→ Entries shown:
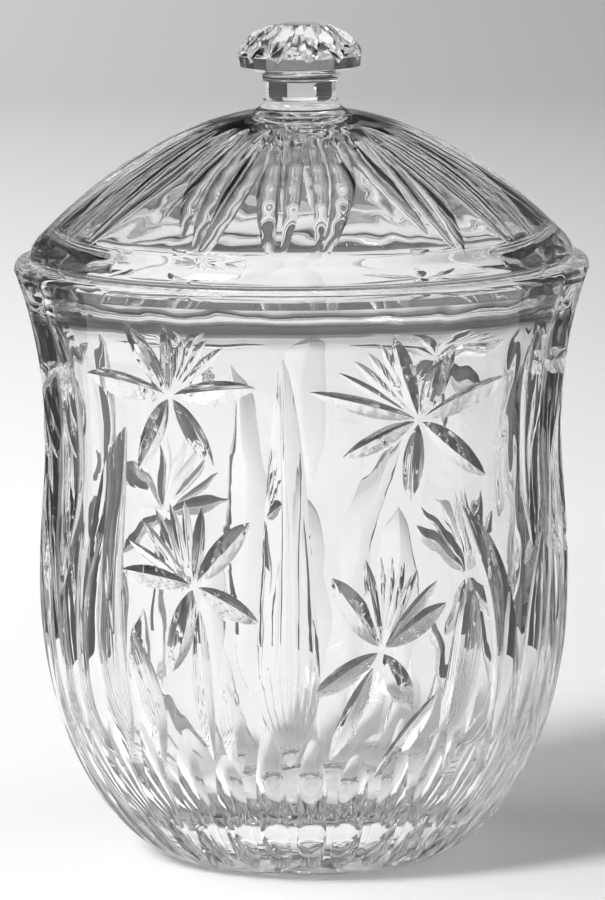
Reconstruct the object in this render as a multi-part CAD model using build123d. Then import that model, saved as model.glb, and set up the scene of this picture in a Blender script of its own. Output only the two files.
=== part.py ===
from build123d import *
import math
import os

# A pressed crystal biscuit jar: a footed, waisted jar with cut flowers, tall spires and
# leaf blades, and a domed lid whose knob is pressed in one piece with it.
# Millimetres, +Z up, origin on the axis at the underside of the foot, front face to -Y.
# Azimuth is in degrees round the axis: 0 at the front, growing towards +X.

# ---- driving dimensions: jar ----
foot_radius = 35.0            # flat ring that the jar stands on
foot_ring_width = 8.0         # width of that ring, round a shallow hollow
foot_hollow_depth = 1.2
belly_radius = 73.0
belly_height = 80.0
waist_radius = 71.3
waist_rise = 37.0             # from the belly's widest ring up to the waist
rim_height = 165.6
rim_width = 9.0               # glass between the mouth and the rim's outer edge
rim_edge_round = 2.4
wall = 5.6
floor_thickness = 11.0
floor_flat_radius = 12.0      # plain disc in the middle of the floor inside
mouth_radius = 70.0
mouth_depth = 7.0
mouth_edge_round = 1.0

# ---- driving dimensions: lid ----
ledge_width = 4.3             # rim left bare outside the lid
lid_edge_height = 7.0         # height of the steeper band round the dome's foot
lid_edge_inset = 3.4          # how far that band leans in over its height
lid_edge_bow = 0.5            # how far the band bows out between its two ends
lid_edge_upright = 1.8        # height of the upright strip under the band
lid_edge_round = 1.2
dome_rise = 34.7              # from the edge band to the top of the dome
dome_thickness = 5.0
seat_clearance = 1.0          # radial play of the locating ring in the mouth
ring_width = 3.0
ring_depth = 4.0
ring_taper = 0.6              # how far the ring leans in over its depth
ring_shoulder = 6.0           # glass between the ring's inside and the dome above it
ring_rounding = 1.6           # width of the rounding between the ring and the hollow
neck_radius = 10.4
neck_flat_depth = 0.8         # depth of the flats into the round neck
neck_sides = 8
neck_foot_rise = 2.0          # height of the neck's foot above the dome's top
neck_flare = 5.7              # how far the neck's foot spreads onto the dome
throat_drop = 4.0             # from the knob's widest ring down to the neck
knob_overhang = 6.6           # how far the knob stands out over its neck
knob_underside = 11.2         # height of the knob's widest ring above the dome's top
knob_rise = 11.4              # from the widest ring to the knob's crown
knob_lip = 2.4                # thickness of the knob's edge
knob_lip_taper = 0.4          # how far the edge leans in towards its underside
knob_shelf_width = 3.2        # flatter strip under the knob's edge
knob_shelf_drop = 1.1
knob_crown_radius = 4.0       # flat spot on the knob's crown
knob_flutes = 12
knob_flute_depth = 1.5
knob_flute_spread = 0.92      # width of a flute as a share of the pitch
knob_flute_gap = 1.0          # plain glass between the crown and a flute
knob_flute_runout = 0.6       # how far a flute runs out past the knob's edge
knob_flute_middle = 0.78      # where a flute is deepest, as a share of the knob's radius
knob_flute_lean = 0.75        # outward lean of a flute's deepest point

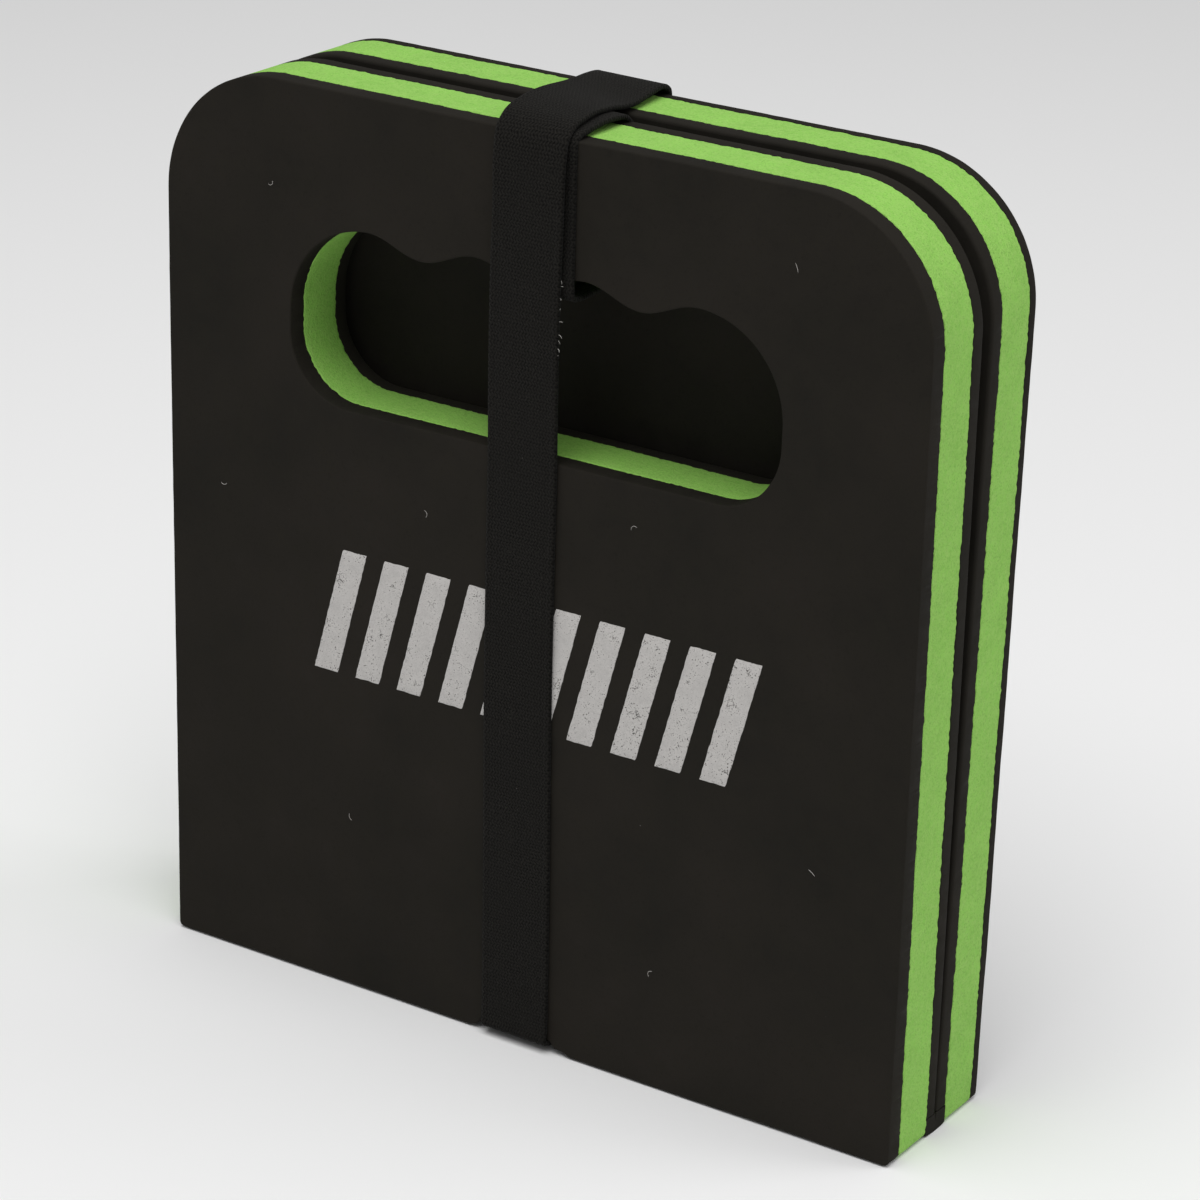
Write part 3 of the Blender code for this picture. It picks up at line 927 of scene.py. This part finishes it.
class KneelerPrint(bpy.types.PropertyGroup):
    bars: IntProperty(name="Bars", description="Number of printed bars", default=10, min=2)
    row_width: length("Row width", "Overall width of the print", 133 * MM)
    bar_width: length("Bar width", "Width of each bar", 7.4 * MM)
    bar_height: length("Bar height", "Height of each bar", 34 * MM)
    slant: length("Slant", "How far each bar leans to the right", 9 * MM)
    centre_x: length("Centre X", "Middle of the print", 2.5 * MM)
    centre_z: length("Centre Z", "Middle of the print", 105.5 * MM)
    colour: tint("Ink", "Colour of the ink", (0.60, 0.58, 0.56))


class KneelerStage(bpy.types.PropertyGroup):
    floor_size: length("Floor", "Side of the floor", 14.0)
    floor_colour: tint("Floor colour", "Colour of the floor", (0.93, 0.93, 0.93))
    sky: FloatProperty(name="Room light", description="Brightness of the room", default=0.3)
    top_power: FloatProperty(name="Top light", description="Power of the overhead softbox",
                             unit="POWER", default=42)
    side_power: FloatProperty(name="Side light", description="Power of the softbox on the right",
                              unit="POWER", default=9)


# ---------------------------------------------------------------- operators

class KNEELER_OT_front_panel(bpy.types.Operator):
    """Builds the front panel's three foam layers, with the handle hole"""
    bl_idname = "kneeler.front_panel"
    bl_label = "Front Panel"

    def execute(self, context):
        faces = (FRONT_FACE, (SKIN_HIGH.y + CORE_LOW.y) / 2, (CORE_HIGH.y + LINER_LOW.y) / 2,
                 LINER_HIGH.y)
        make_panel("front", -1, "front_panel", faces, True)
        return {"FINISHED"}


class KNEELER_OT_rear_panel(bpy.types.Operator):
    """Builds the rear panel's three foam layers"""
    bl_idname = "kneeler.rear_panel"
    bl_label = "Rear Panel"

    def execute(self, context):
        faces = (REAR_FACE, (REAR_SKIN_LOW.y + REAR_CORE_HIGH.y) / 2,
                 (REAR_CORE_LOW.y + REAR_LINER_HIGH.y) / 2, REAR_LINER_LOW.y)
        make_panel("rear", 1, "rear_panel", faces, False)
        return {"FINISHED"}


class KNEELER_OT_fold_web(bpy.types.Operator):
    """Builds the bent strip of the inner sheet that joins the panels"""
    bl_idname = "kneeler.fold_web"
    bl_label = "Fold Web"

    def execute(self, context):
        make_fold_web()
        return {"FINISHED"}


class KNEELER_OT_strap(bpy.types.Operator):
    """Builds the elastic band and the small loop round the handle"""
    bl_idname = "kneeler.strap"
    bl_label = "Strap"

    def execute(self, context):
        make_handle_loop()
        make_band()
        return {"FINISHED"}


class KNEELER_OT_stitching(bpy.types.Operator):
    """Builds the bar-tacks that close the handle loop and the band"""
    bl_idname = "kneeler.stitching"
    bl_label = "Stitching"

    def execute(self, context):
        half = context.scene.kneeler_strap.thickness / 2
        loop_z = (LOOP_TACK_LOW.z + LOOP_TACK_HIGH.z) / 2
        loop_y = lean(LINER_HIGH.y, loop_z, -1) + 2 * half + 0.1 * MM
        shift = context.scene.kneeler_strap.loop_shift
        make_tack("loop_tack_thread", (shift, loop_y, loop_z), "front_panel", "loop_stitching")
        band_z = (BAND_TACK_LOW.z + BAND_TACK_HIGH.z) / 2
        band_place = (drift_at(band_z, REAR_DRIFT), rear_y(band_z, BAND_REAR_GAP) + half, band_z)
        band = make_tack("band_tack_thread", band_place, "strap", "band_stitching")
        crumple(band)
        return {"FINISHED"}


class KNEELER_OT_wear(bpy.types.Operator):
    """Builds the frayed ends of the elastic and a few hairs of lint"""
    bl_idname = "kneeler.wear"
    bl_label = "Wear"

    def execute(self, context):
        make_frayed_ends()
        make_lint()
        return {"FINISHED"}


class KNEELER_OT_print(bpy.types.Operator):
    """Builds the printed bars on the front face"""
    bl_idname = "kneeler.print"
    bl_label = "Print"

    def execute(self, context):
        make_print()
        return {"FINISHED"}


class KNEELER_OT_stage(bpy.types.Operator):
    """Adds the floor, the lights and the camera"""
    bl_idname = "kneeler.stage"
    bl_label = "Stage"

    def execute(self, context):
        stage = context.scene.kneeler_stage
        make_floor(stage)
        make_lights(stage)
        make_camera()
        return {"FINISHED"}


def make_floor(stage):
    """The white paper that the pad stands on."""
    bm = bmesh.new()
    bmesh.ops.create_grid(bm, x_segments=1, y_segments=1, size=stage.floor_size / 2)
    mesh = bpy.data.meshes.new("floor")
    bm.to_mesh(mesh)
    bm.free()
    material, _, shader = new_material("floor_paper", 0.9, 0.1)
    shader.inputs["Base Color"].default_value = (*stage.floor_colour, 1)
    mesh.materials.append(material)
    floor = bpy.data.objects.new("floor", mesh)
    bpy.context.scene.collection.objects.link(floor)


def aim(obj, place, target):
    """Puts an object in place and turns it to face the target."""
    obj.location = place
    obj.rotation_euler = (Vector(target) - Vector(place)).to_track_quat("-Z", "Y").to_euler()


def make_softbox(name, place, size, power):
    """A square area light aimed at the pad."""
    light = bpy.data.lights.new(name, "AREA")
    light.shape = "SQUARE"
    light.size = size
    light.energy = power
    obj = bpy.data.objects.new(name, light)
    bpy.context.scene.collection.objects.link(obj)
    aim(obj, place, (0, 0, HEIGHT / 2))


def make_lights(stage):
    """An even white room, with a softbox above and one at the right."""
    world = bpy.data.worlds.new("room")
    world.use_nodes = True
    world.node_tree.nodes["Background"].inputs["Color"].default_value = (1, 1, 1, 1)
    world.node_tree.nodes["Background"].inputs["Strength"].default_value = stage.sky
    bpy.context.scene.world = world
    make_softbox("top_softbox", (0.2, -0.7, 2.2), 2.0, stage.top_power)
    make_softbox("right_softbox", (1.7, 1.1, 1.3), 1.2, stage.side_power)


def make_camera():
    """A long lens above the right front corner, looking down at the pad."""
    yaw, pitch, roll = (radians(a) for a in (32.93, 21.8, 1.81))
    forward = Vector((-sin(yaw) * cos(pitch), cos(yaw) * cos(pitch), -sin(pitch)))
    right = Vector((cos(yaw), sin(yaw), 0))
    up = right.cross(forward)
    tilted_right = cos(roll) * right + sin(roll) * up
    tilted_up = cos(roll) * up - sin(roll) * right
    axes = Matrix((tilted_right, tilted_up, -forward)).transposed()
    data = bpy.data.cameras.new("camera")
    data.lens = 124.3
    data.sensor_width = 36
    camera = bpy.data.objects.new("camera", data)
    camera.matrix_world = Matrix.Translation(Vector((528.58, -804.17, 500.24)) * MM) @ axes.to_4x4()
    bpy.context.scene.collection.objects.link(camera)
    bpy.context.scene.camera = camera
    bpy.context.scene.view_settings.view_transform = "Standard"


class KNEELER_PT_panel(bpy.types.Panel):
    """Kneeling pad settings and builders"""
    bl_idname = "KNEELER_PT_panel"
    bl_label = "Kneeling Pad"
    bl_space_type = "VIEW_3D"
    bl_region_type = "UI"
    bl_category = "Kneeling Pad"

    def draw(self, context):
        for operator in OPERATORS:
            self.layout.operator(operator.bl_idname)
        scene = context.scene
        for group in (scene.kneeler_foam, scene.kneeler_strap, scene.kneeler_print, scene.kneeler_stage):
            column = self.layout.column()
            for name in group.__annotations__:
                column.prop(group, name)


OPERATORS = (KNEELER_OT_stage, KNEELER_OT_front_panel, KNEELER_OT_rear_panel, KNEELER_OT_fold_web,
             KNEELER_OT_strap, KNEELER_OT_stitching, KNEELER_OT_print, KNEELER_OT_wear)
CLASSES = (KneelerFoam, KneelerStrap, KneelerPrint, KneelerStage, *OPERATORS, KNEELER_PT_panel)


def register():
    for cls in CLASSES:
        bpy.utils.register_class(cls)
    bpy.types.Scene.kneeler_foam = PointerProperty(type=KneelerFoam)
    bpy.types.Scene.kneeler_strap = PointerProperty(type=KneelerStrap)
    bpy.types.Scene.kneeler_print = PointerProperty(type=KneelerPrint)
    bpy.types.Scene.kneeler_stage = PointerProperty(type=KneelerStage)


def unregister():
    del bpy.types.Scene.kneeler_stage
    del bpy.types.Scene.kneeler_print
    del bpy.types.Scene.kneeler_strap
    del bpy.types.Scene.kneeler_foam
    for cls in reversed(CLASSES):
        bpy.utils.unregister_class(cls)


def main():
    register()
    bpy.ops.kneeler.stage()
    bpy.ops.kneeler.front_panel()
    bpy.ops.kneeler.rear_panel()
    bpy.ops.kneeler.fold_web()
    bpy.ops.kneeler.strap()
    bpy.ops.kneeler.stitching()
    bpy.ops.kneeler.print()
    bpy.ops.kneeler.wear()


if __name__ == "__main__":
    main()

→ Set problem: Quote exactly the first line of the entries and every line after it, stopping with the line that contains "# Azimuth is".

→ Worked solution:
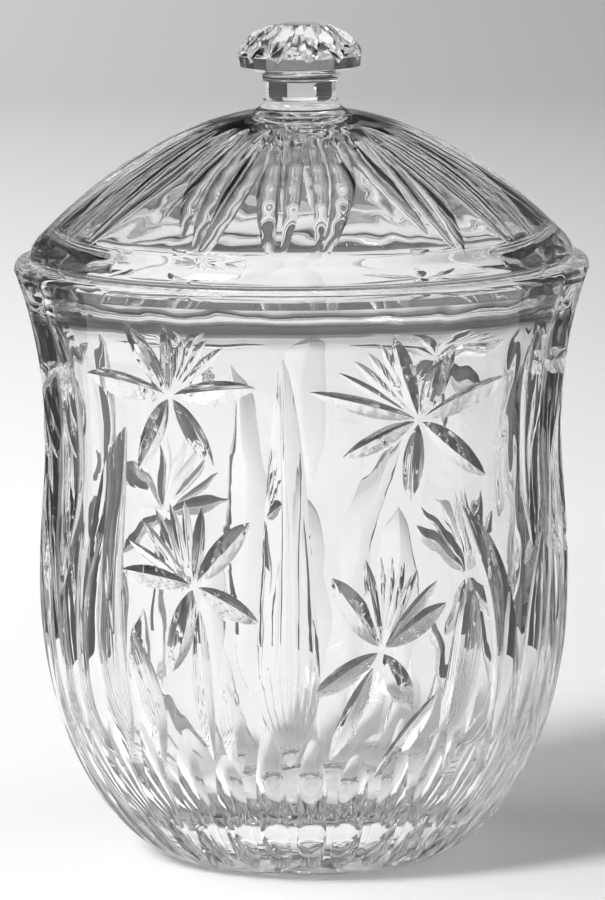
Reconstruct the object in this render as a multi-part CAD model using build123d. Then import that model, saved as model.glb, and set up the scene of this picture in a Blender script of its own. Output only the two files.
=== part.py ===
from build123d import *
import math
import os

# A pressed crystal biscuit jar: a footed, waisted jar with cut flowers, tall spires and
# leaf blades, and a domed lid whose knob is pressed in one piece with it.
# Millimetres, +Z up, origin on the axis at the underside of the foot, front face to -Y.
# Azimuth is in degrees round the axis: 0 at the front, growing towards +X.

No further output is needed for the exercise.